| Excavations year by year (most important dates) |
1974-76: First contacts and creation of the Belgian Committee for Excavations in Jordan.
1977: Searching an archaeological site between Madaba and Kerak (ancient Moab-region).
Choice of Al-Lahun with its numerous antiquities and amazing view on the Wadi Mujib.
1978 (sectors A-D): First topographical mapping of the site (later: 1978-1980, 1982, 1986, 1989, 1996, 1998).
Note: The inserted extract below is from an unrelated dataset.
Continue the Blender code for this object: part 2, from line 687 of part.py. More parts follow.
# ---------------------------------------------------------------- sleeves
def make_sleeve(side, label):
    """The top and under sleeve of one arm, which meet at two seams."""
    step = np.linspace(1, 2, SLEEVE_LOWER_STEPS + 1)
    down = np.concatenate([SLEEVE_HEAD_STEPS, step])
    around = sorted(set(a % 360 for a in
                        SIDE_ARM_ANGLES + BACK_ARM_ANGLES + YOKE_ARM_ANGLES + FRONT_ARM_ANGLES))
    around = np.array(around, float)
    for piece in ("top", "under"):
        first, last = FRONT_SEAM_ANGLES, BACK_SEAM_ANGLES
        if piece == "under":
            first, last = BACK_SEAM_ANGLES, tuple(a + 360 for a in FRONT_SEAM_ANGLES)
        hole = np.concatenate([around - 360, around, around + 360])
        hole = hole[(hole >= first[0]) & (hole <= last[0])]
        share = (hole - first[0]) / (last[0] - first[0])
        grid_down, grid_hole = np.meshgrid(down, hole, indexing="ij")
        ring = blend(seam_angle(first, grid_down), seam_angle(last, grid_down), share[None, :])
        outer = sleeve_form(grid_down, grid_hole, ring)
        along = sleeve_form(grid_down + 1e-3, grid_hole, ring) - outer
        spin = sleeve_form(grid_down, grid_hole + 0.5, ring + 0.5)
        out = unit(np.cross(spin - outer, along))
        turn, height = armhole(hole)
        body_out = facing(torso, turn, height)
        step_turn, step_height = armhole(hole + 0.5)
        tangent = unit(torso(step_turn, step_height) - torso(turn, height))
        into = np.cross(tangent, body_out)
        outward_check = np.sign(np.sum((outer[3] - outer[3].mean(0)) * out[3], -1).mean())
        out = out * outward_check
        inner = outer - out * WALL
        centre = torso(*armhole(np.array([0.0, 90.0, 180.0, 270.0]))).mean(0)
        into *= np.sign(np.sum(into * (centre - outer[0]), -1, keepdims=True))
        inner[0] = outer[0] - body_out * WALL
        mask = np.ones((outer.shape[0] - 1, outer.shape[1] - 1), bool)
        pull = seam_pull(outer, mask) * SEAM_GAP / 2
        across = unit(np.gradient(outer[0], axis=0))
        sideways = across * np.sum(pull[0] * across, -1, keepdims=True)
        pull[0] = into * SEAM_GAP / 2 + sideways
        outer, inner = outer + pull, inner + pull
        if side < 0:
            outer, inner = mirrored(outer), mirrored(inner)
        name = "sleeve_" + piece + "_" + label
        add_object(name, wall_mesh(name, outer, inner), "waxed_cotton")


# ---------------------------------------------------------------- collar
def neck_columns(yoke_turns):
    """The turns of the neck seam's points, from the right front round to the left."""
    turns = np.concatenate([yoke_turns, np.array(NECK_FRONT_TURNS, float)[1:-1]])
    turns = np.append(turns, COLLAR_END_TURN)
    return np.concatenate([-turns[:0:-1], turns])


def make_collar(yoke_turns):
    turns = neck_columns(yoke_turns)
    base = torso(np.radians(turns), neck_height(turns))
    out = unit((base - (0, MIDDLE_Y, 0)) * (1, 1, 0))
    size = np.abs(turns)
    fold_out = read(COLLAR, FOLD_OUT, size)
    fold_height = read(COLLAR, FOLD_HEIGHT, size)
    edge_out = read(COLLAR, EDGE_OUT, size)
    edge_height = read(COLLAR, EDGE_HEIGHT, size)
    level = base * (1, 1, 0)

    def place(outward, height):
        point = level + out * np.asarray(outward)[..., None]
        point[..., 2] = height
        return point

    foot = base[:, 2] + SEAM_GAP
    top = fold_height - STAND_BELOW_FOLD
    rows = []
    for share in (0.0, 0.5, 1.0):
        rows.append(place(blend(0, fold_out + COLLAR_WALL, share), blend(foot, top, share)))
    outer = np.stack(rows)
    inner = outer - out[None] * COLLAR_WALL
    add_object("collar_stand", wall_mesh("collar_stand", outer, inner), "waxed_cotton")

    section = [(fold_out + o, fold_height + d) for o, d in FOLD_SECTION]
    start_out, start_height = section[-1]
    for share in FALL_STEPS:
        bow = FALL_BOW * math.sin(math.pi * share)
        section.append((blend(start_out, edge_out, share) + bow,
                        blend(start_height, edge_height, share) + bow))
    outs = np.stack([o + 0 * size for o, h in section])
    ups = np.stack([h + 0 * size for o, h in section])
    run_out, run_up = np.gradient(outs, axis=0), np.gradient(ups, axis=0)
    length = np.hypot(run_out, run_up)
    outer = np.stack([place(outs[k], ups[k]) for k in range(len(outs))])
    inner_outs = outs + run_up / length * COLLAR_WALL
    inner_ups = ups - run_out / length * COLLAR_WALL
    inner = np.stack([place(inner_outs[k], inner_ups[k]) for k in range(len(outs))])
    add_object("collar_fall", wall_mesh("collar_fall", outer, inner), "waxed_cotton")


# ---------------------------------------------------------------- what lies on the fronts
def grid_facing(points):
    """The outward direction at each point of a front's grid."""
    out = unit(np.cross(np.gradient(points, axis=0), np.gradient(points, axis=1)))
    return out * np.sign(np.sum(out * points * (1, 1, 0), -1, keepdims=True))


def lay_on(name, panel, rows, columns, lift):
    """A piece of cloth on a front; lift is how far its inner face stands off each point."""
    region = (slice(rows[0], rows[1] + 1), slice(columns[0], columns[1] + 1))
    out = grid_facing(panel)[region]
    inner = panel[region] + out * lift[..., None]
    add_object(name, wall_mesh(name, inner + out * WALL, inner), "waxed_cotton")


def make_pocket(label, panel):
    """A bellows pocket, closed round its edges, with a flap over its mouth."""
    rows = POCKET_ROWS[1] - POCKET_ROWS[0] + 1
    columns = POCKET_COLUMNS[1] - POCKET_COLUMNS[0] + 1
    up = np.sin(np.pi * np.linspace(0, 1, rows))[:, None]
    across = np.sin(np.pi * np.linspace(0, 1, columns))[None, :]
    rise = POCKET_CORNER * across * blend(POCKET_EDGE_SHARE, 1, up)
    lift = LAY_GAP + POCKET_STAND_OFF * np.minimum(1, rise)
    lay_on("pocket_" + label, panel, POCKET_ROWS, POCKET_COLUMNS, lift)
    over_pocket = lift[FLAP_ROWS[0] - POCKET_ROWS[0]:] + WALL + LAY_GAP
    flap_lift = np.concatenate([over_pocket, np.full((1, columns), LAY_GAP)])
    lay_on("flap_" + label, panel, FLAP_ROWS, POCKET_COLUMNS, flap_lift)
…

1979 (sector A2): First excavation: Nabataean temple (6,25 m x 6,25 m) built in local limestone, outer walls embossed,
inner walls probably plastered.
Room paved with rectangular slab stones (tool marks still visible);
monolithic threshold with door socket, leading down to the sanctuary; well preserved altar leaning against eastern wall.
(1988: Restoration of the Temple)
1980 (sectors A-D): Lithic survey of Lehun, important for tool technology and typology of prehistoric man in Central Jordan.
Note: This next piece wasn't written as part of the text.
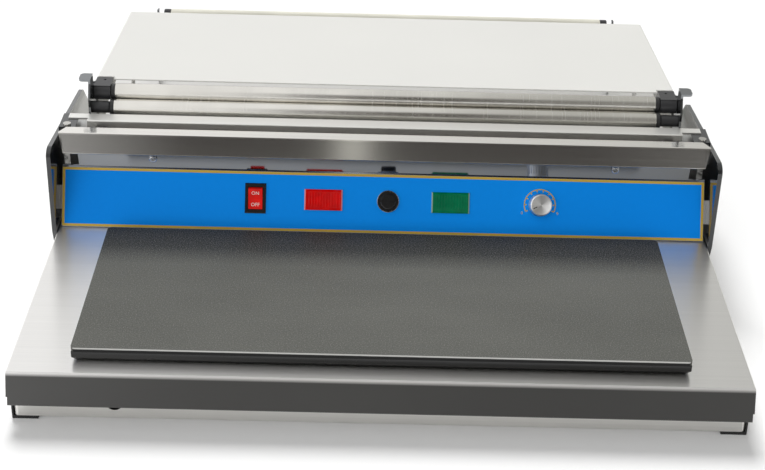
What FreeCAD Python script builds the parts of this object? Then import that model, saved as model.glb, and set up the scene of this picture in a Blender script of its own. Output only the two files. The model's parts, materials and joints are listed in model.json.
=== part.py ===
import FreeCAD, Part
import math
import os
import re
import Sketcher
from FreeCAD import Placement, Rotation, Vector

# A table-top film wrapping machine with a hot sealing plate.
# A stainless deck stands on a shallow pan. In front lies the hot plate, behind it a leaning
# control panel, above that the bar and the hot wire that cut the film, then a flat film rest,
# a pinch pair of rollers, a tilted top plate and a rear film roller.
#
# Every sub-part is drawn in the deck's own directions: X to the right, Y to the rear from the
# deck's front edge, Z up from the deck's top face. One placement then sets it down in the
# model frame, whose origin is on the floor under the middle of the machine.

DRIVING_SIZES = [
    # Deck and pan
    ("deck_width", 600.0, "deck over its side flanges"),
    ("deck_depth", 600.0, "deck top from front edge to rear edge"),
    ("deck_height", 46.0, "deck top above the floor"),
    ("deck_wall", 1.2, "sheet of the deck"),
    ("apron_length", 28.8, "leaning front apron along its slope"),
    ("apron_lean", 20.0, "apron's lean from upright, in degrees"),
    ("apron_lip", 6.0, "lip turned in under the apron"),
    ("side_flange", 20.0, "height of the deck's side flanges"),
    ("rear_flange", 14.0, "height of the deck's rear flange"),
    ("lead_hole", 7.0, "radius of the lead holes in the deck"),
    ("pan_inset", 3.0, "pan's side wall inside the deck's side"),
    ("pan_rise", 33.0, "height of the pan's walls"),
    ("pan_wall", 1.2, "sheet of the pan"),
    ("pan_corner", 4.0, "upright corner radius of the pan"),
    ("vent_length", 60.0, "length of a vent slot in the pan"),
    ("vent_width", 5.0, "width of a vent slot in the pan"),
    ("vent_pitch", 14.0, "distance from one vent slot to the next"),
    ("vent_count", 8.0, "number of vent slots"),
    ("foot_side", 20.0, "side of a square rubber corner foot"),
    ("foot_thick", 3.0, "rubber under the pan"),
    ("foot_skirt", 9.0, "height of the rubber skirt beside the pan"),
    ("foot_skirt_wall", 1.5, "thickness of the rubber skirt"),
    ("gland_reach", 12.0, "cable gland behind the deck's rear edge"),
    ("gland_radius", 9.5, "cable gland's outer radius"),
    ("gland_bore", 4.0, "radius of the gland's cable bore"),
    ("gland_inset", 85.0, "cable gland inside the deck's side"),
    ("gland_low", 29.0, "cable gland's axis below the deck top"),
    # Hot plate
    ("plate_side", 50.0, "hot plate with its cover inside the deck's side"),
    ("plate_depth", 198.0, "hot plate with its cover, front to rear"),
    ("plate_front", 14.0, "hot plate behind the deck's front edge"),
    ("plate_top", 14.0, "working face above the deck"),
    ("plate_thick", 6.0, "aluminium plate"),
    ("plate_rim", 3.0, "upright rim of the plate above its bevel"),
    ("plate_bevel", 3.2, "bevel that draws the plate in underneath"),
    ("plate_corner", 3.6, "upright corner radius of the plate"),
    ("cover_wall", 0.4, "non-stick cover sheet"),
    ("frame_inset", 4.0, "plate's foot frame inside its rim"),
    ("frame_wall", 1.2, "sheet of the foot frame"),
    ("mat_inset", 21.0, "heating mat's end inside the hot plate's end"),
    ("mat_margin", 20.0, "heating mat inside the hot plate, front and rear"),
    ("mat_thick", 1.6, "heating mat"),
    ("clamp_thick", 1.0, "steel sheet that holds the mat up"),
    ("stud_inset", 13.0, "plate studs inside the plate's edge"),
    ("stud_radius", 2.0, "radius of the plate studs"),
    ("stud_grip", 3.0, "thread of a stud inside the plate"),
    # Control panel
    ("panel_front", 234.0, "foot of the panel's face"),
    ("panel_lean", 28.4, "panel's lean from upright, in degrees"),
    ("panel_length", 57.5, "panel's face along its slope"),
    ("panel_side", 2.75, "panel's end inside the deck's side"),
    ("panel_wall", 1.2, "sheet of the panel"),
    ("panel_foot", 16.0, "panel's foot flange on the deck"),
    ("band_length", 16.5, "panel's upper flange along its slope"),
    ("band_lean", 15.0, "upper flange's forward lean, in degrees"),
    ("band_inset", 15.25, "upper flange's end inside the panel's end"),
    ("overlay_thick", 0.3, "coloured face sheet on the panel"),
    ("overlay_length", 54.7, "face sheet along the slope"),
    ("overlay_raise", 1.4, "face sheet above the panel's foot"),
    ("spacer_length", 22.0, "end spacers along the panel's slope"),
    ("spacer_depth", 3.0, "end spacers from front to rear"),
    ("control_line", 31.2, "controls' centre line up the slope"),
    # Controls
    ("switch_x", -118.6, "power switch from the middle"),
    ("switch_width", 19.4, "switch bezel, side to side"),
    ("switch_length", 27.8, "switch bezel along the slope"),
    ("switch_bezel", 2.0, "switch bezel in front of the panel"),
    ("switch_shell_width", 15.6, "switch housing behind the panel"),
    ("switch_shell_length", 23.4, "switch housing along the slope"),
    ("switch_depth", 19.0, "switch housing behind the panel"),
    ("rocker_width", 12.9, "rocker side to side"),
    ("rocker_length", 20.4, "rocker along the slope"),
    ("rocker_crest", 22.0, "rocker's crests above its pivot, in degrees"),
    ("rocker_pivot", 1.0, "rocker's pivot behind the face sheet"),
    ("rocker_throw", 12.0, "rocker's tilt to each side, in degrees"),
    ("rocker_gap", 0.35, "gap round the rocker"),
    ("lamp_width", 34.8, "lamp bezel side to side"),
    ("lamp_length", 19.2, "lamp bezel along the slope"),
    ("lamp_bezel", 2.4, "lamp bezel in front of the panel"),
    ("lamp_shell_width", 27.6, "lamp housing side to side"),
    ("lamp_shell_length", 12.6, "lamp housing along the slope"),
    ("lamp_depth", 21.0, "lamp housing behind the panel"),
    ("lens_width", 29.4, "lamp lens side to side"),
    ("lens_length", 13.8, "lamp lens along the slope"),
    ("lens_rise", 1.0, "lens in front of its bezel"),
    ("heat_lamp_x", -55.7, "red lamp from the middle"),
    ("cutter_lamp_x", 62.0, "green lamp from the middle"),
    ("fuse_x", 4.1, "fuse holder from the middle"),
    ("fuse_flange", 10.2, "radius of the fuse holder's flange"),
    ("fuse_flange_rise", 2.4, "fuse holder's flange before the panel"),
    ("fuse_shell", 6.2, "radius of the fuse holder's barrel"),
    ("fuse_depth", 32.0, "fuse holder's barrel behind the panel"),
    ("fuse_well", 4.6, "radius inside the fuse holder's barrel"),
    ("fuse_cap_radius", 7.2, "radius of the fuse cap"),
    ("fuse_cap_rise", 5.2, "fuse cap in front of the flange"),
    ("fuse_link_radius", 2.6, "radius of the glass fuse"),
    ("fuse_link_length", 20.0, "length of the glass fuse"),
    ("fuse_socket", 6.0, "depth of the socket behind the fuse cap"),
    ("fuse_travel", 36.0, "way out of the fuse cap"),
    ("dial_x", 145.0, "regulator knob from the middle"),
    ("knob_skirt", 10.8, "radius of the knob's skirt"),
    ("knob_radius", 8.8, "radius of the knob's grip"),
    ("knob_rise", 14.0, "height of the knob"),
    ("dial_sweep", 230.0, "regulator's full turn, in degrees"),
    ("knob_flutes", 12.0, "number of grip flutes on the knob"),
    ("shaft_radius", 3.0, "radius of the regulator's shaft"),
    ("bush_radius", 4.6, "radius of the regulator's threaded bush"),
    ("pot_radius", 11.5, "radius of the regulator's can"),
    ("pot_depth", 9.0, "depth of the regulator's can"),
    # Cutter
    ("bar_side", 2.0, "cutter bar's ridge inside the deck's side"),
    ("bar_taper", 4.0, "bar narrower at its lower edge, each side"),
    ("bar_mitre", 6.0, "bar narrower at its rear edge, each side"),
    ("bar_wall", 1.2, "sheet of the bar"),
    ("bar_before", 11.32, "bar's nose before the panel's upper fold"),
    ("bar_above", 17.01, "bar's nose above the panel's upper fold"),
    ("bar_face", 20.2, "bar's front face along its slope"),
    ("bar_lean", 15.8, "front face's lean from upright, in degrees"),
    ("bar_flange", 13.0, "bar's top flange"),
    ("bar_lip", 25.0, "bar's rear lip"),
    ("bar_return", 13.0, "bar's rear flange down behind the panel's"),
    ("insulator_side", 32.0, "insulating board inside the deck's side"),
    ("insulator_thick", 10.0, "insulating board from front to rear"),
    ("insulator_rise", 12.0, "height of the insulating board"),
    ("insulator_low", 11.0, "board's upper edge below the bar's ridge"),
    ("wire_radius", 0.8, "cutting wire"),
    ("wire_lift", 2.6, "cutting wire above the board"),
    ("post_radius", 3.0, "ceramic post round the wire"),
    ("post_length", 8.0, "ceramic post along the wire"),
    ("spring_radius", 2.6, "tension spring to its wire's middle"),
    ("spring_wire", 0.5, "radius of the spring's wire"),
    ("spring_pitch", 1.9, "pitch of the spring"),
    ("spring_turns", 5.0, "turns of the spring"),
    ("anchor_inset", 7.0, "spring anchors inside the deck's side"),
    # Film rest
    ("rest_gap", 12.5, "gap from the bar to the film rest"),
    ("rest_depth", 16.0, "film rest from front to rear"),
    ("rest_top", 87.4, "film rest above the deck"),
    ("rest_side", 24.0, "film rest without its tabs inside the deck's side"),
    ("rest_tab", 18.0, "length of an end tab"),
    ("rest_tab_depth", 10.5, "end tab from front to rear"),
    ("rest_lip", 7.0, "lips turned down along the film rest"),
    ("rest_wall", 1.2, "sheet of the film rest"),
    ("cover_foot", 14.0, "foot of the rear cover"),
    ("corner_wall", 1.5, "sheet of the rest brackets"),
    ("corner_reach", 15.0, "rest bracket's shelf under the tab"),
    ("corner_drop", 22.0, "rest bracket's leg down the side plate"),
    ("corner_depth", 20.0, "rest bracket from front to rear"),
    # Side plates
    ("side_wall", 1.5, "sheet of the side plates"),
    ("side_rim", 4.0, "rim turned out round a side plate"),
    ("side_front", 223.5, "upright front edge of a side plate"),
    ("side_rear", 424.0, "rear edge of a side plate at the deck"),
    ("side_peak", 395.0, "upper rear corner of a side plate"),
    ("side_top_front", 83.5, "front end of the side plate's top edge"),
    ("side_top_rear", 67.0, "rear end of the side plate's top edge"),
    ("side_knee", 44.0, "height of the bend in the rear edge"),
    ("side_low", 18.0, "side plate below the deck top"),
    ("side_corner", 7.0, "corner radius of a side plate"),
    # Rollers and their brackets
    ("roller_radius", 8.0, "radius of every film roller"),
    ("roller_side", 45.5, "pinch rollers' tubes inside the deck's side"),
    ("tube_wall", 1.2, "wall of the roller tubes"),
    ("plug_flange", 4.0, "flange of a roller plug"),
    ("plug_depth", 14.0, "roller plug inside its tube"),
    ("stub_radius", 3.0, "radius of the stub axles"),
    ("running_gap", 0.05, "radial clearance of running fits"),
    ("end_gap", 0.5, "clearance beside turning ends"),
    ("lower_y", 310.0, "lower roller's axis behind the front edge"),
    ("lower_z", 88.0, "lower roller's axis above the deck"),
    ("pinch_gap", 0.2, "gap between the two rollers"),
    ("pinch_angle", 40.2, "upper roller's place above the lower"),
    ("bearing_radius", 5.5, "radius of the lower bearings"),
    ("block_rear", 15.5, "sliding block behind its roller's axis"),
    ("block_nose", 7.6, "radius of the sliding block's front"),
    ("block_hole", 1.2, "radius of the grease hole in the block"),
    ("tongue_width", 6.0, "block's guide tongue in the slot"),
    ("slot_gap", 0.3, "clearance of the tongue in its slot"),
    ("lift_travel", 6.0, "upper roller's way up"),
    ("bracket_wall", 2.0, "sheet of the roller brackets"),
    ("bracket_front", 298.0, "front edge of a roller bracket"),
    ("bracket_rear", 354.0, "rear edge of a roller bracket"),
    ("bracket_foot", 12.0, "foot flange of a roller bracket"),
    ("finger_top", 118.0, "finger tab above the deck"),
    ("finger_reach", 9.0, "finger tab's outward reach"),
    ("finger_front", 304.0, "front of the finger tab"),
    ("finger_corner", 4.0, "corner radius of the finger tab"),
    # Top plate
    ("top_side", 25.2, "top plate inside the deck's side"),
    ("top_near", 332.5, "top plate's front edge"),
    ("top_height", 107.0, "top plate's front edge above the deck"),
    ("top_behind", 48.0, "top plate's rear edge before the deck's"),
    ("top_tilt", 5.1, "top plate's fall to the rear, in degrees"),
    ("top_wall", 1.2, "sheet of the top plate"),
    ("top_window", 60.0, "height of the windows in its side walls"),
    ("top_foot", 12.0, "foot flanges of the top plate"),
    # Rear roller
    ("rear_margin", 14.0, "rear roller's axis before the deck's rear edge"),
    ("rear_z", 70.0, "rear roller's axis above the deck"),
    ("rear_clear", 14.0, "rear roller's tube inside its brackets"),
    ("rear_cap", 7.5, "length of a rear roller cap"),
    ("rear_inset", 51.0, "rear bracket's inner face inside the deck's side"),
    ("rear_bracket_depth", 24.0, "rear bracket from front to rear"),
    # Electrics in the base
    ("board_width", 84.0, "regulator board side to side"),
    ("board_depth", 56.0, "regulator board front to rear"),
    ("board_thick", 1.6, "regulator board"),
    ("standoff", 8.0, "board's pillars on the pan"),
    ("core_width", 54.0, "transformer core side to side"),
    ("core_depth", 24.0, "transformer core front to rear"),
    ("core_rise", 33.0, "height of the transformer core"),
    ("board_side", 150.0, "middle of the regulator board inside the deck's side"),
    ("board_behind", 170.0, "middle of the regulator board before the deck's rear edge"),
    ("core_x", -20.0, "middle of the transformer from the machine's middle"),
    ("core_behind", 130.0, "middle of the transformer before the deck's rear edge"),
    ("block_ways", 4.0, "ways of the terminal block"),
    ("block_side", 140.0, "middle of the terminal block inside the deck's side"),
    ("block_behind", 60.0, "middle of the terminal block before the deck's rear edge"),
    ("way_pitch", 11.0, "pitch of the terminal block"),
    # Fasteners
    ("screw_radius", 1.9, "shank of the small screws"),
    ("screw_hole", 2.1, "hole round a small screw"),
    ("screw_head", 3.6, "radius of a screw's head"),
    ("screw_head_rise", 1.8, "height of a screw's head"),
]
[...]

Human presence attested in Palaeolithic by flints, in Pottery Neolithic & Chalcolithic by pottery fragments.
1982 (sector B3): Early Bronze family tomb, with more than 150 locally handmade pots. Building of the Belgian Excavation House.
1980, 1983-1987 (sector D): Iron Age II fortress (1000-6
th C. B.C.E.): large stronghold (33/37 m x 43 m) with casemate system and central courtyard;
built above houses of the end of the 2nd millennium B.C.E.;
watchtowers overlooking the region; household material showing agricultural environment and explaining the role of Al-Lahun as storage fortress for Moabite kings.
(Contemporary with biblical King Mesha "the Dhibonite" (the Man of Dhiban).
1987 (sector A2): Mamluk Mosque (15
th C. AD)(restoration: 1998): village mosque dated by a coin found on the floor;
handmade painted ware (Arab-geometric style).
West of the mosque: 4 houses separated by a street, belonging to the same period (see
1999).
1989, 1998 (sector A1): Umayyad-Ayyubid farmstead: main building with adjacent rooms.
1992-1997 (sector D south): Iron Age I fortified village (1300-1000 B.C.E.):
fortified settlement of the beginning of the Kingdom of Moab: period of contacts with Mediterranean and Egyptian cultures attested by painted pottery and a scarab stamp seal.
More than 20 houses are excavated till now.
1998-2000 (sector C1): Early Bronze fortified town (3200-2250 B.C.E.) enclosed in a large precinct wall (5 to 5,5 m) above an earlier settlement (3200-3000 B.C.E.).
Partially excavated: houses, streets, mortars, olive presses, typical pottery and household artifacts of an agricultural and pastoral population.
Interesting antique dolines (water reservoirs) and cisterns.
In
1999 (sector A2) a Islamic house and a Byzantine church (?) were partially excavated near the mosque.
Other Research Programs: geo-morphology
(with the University of Ghent, Belgium), zoology (Museum of African Natural History, Brussels, Belgium),
pottery analyses (University of Leyden, Netherlands).